::: Information shown

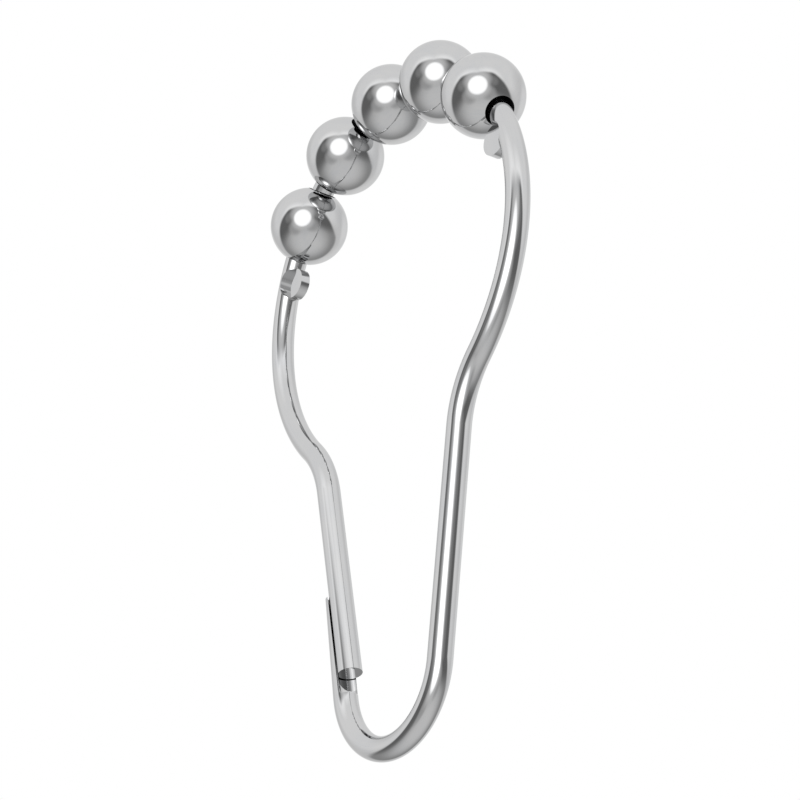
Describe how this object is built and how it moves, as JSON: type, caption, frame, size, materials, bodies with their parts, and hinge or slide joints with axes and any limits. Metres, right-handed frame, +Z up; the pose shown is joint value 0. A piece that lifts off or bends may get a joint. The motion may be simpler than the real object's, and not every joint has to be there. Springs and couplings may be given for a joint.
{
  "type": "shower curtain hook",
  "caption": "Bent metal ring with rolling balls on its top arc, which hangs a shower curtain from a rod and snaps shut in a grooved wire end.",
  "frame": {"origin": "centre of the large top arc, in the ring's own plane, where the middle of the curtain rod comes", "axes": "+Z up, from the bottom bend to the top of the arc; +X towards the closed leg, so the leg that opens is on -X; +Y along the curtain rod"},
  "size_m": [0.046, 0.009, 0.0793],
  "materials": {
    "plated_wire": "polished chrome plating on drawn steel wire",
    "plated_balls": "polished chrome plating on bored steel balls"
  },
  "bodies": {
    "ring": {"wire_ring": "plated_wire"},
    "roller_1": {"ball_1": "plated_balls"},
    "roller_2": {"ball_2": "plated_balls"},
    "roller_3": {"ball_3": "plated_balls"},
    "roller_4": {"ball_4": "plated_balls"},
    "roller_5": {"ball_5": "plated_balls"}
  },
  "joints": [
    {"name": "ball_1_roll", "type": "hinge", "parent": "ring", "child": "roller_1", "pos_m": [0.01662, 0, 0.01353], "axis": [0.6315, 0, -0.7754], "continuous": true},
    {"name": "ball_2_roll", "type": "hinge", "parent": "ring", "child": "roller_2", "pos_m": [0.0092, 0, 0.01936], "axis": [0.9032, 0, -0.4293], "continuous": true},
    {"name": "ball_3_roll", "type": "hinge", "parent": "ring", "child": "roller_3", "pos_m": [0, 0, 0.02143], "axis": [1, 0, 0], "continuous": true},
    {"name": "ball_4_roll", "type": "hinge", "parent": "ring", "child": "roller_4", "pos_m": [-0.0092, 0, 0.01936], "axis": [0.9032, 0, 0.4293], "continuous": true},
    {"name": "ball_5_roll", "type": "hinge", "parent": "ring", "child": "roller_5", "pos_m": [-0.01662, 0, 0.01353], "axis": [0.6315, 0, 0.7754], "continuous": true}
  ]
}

::::::

Look above for every line with the word "that" and copy it.

Describe how this object is built and how it moves, as JSON: type, caption, frame, size, materials, bodies with their parts, and hinge or slide joints with axes and any limits. Metres, right-handed frame, +Z up; the pose shown is joint value 0. A piece that lifts off or bends may get a joint. The motion may be simpler than the real object's, and not every joint has to be there. Springs and couplings may be given for a joint.
  "frame": {"origin": "centre of the large top arc, in the ring's own plane, where the middle of the curtain rod comes", "axes": "+Z up, from the bottom bend to the top of the arc; +X towards the closed leg, so the leg that opens is on -X; +Y along the curtain rod"},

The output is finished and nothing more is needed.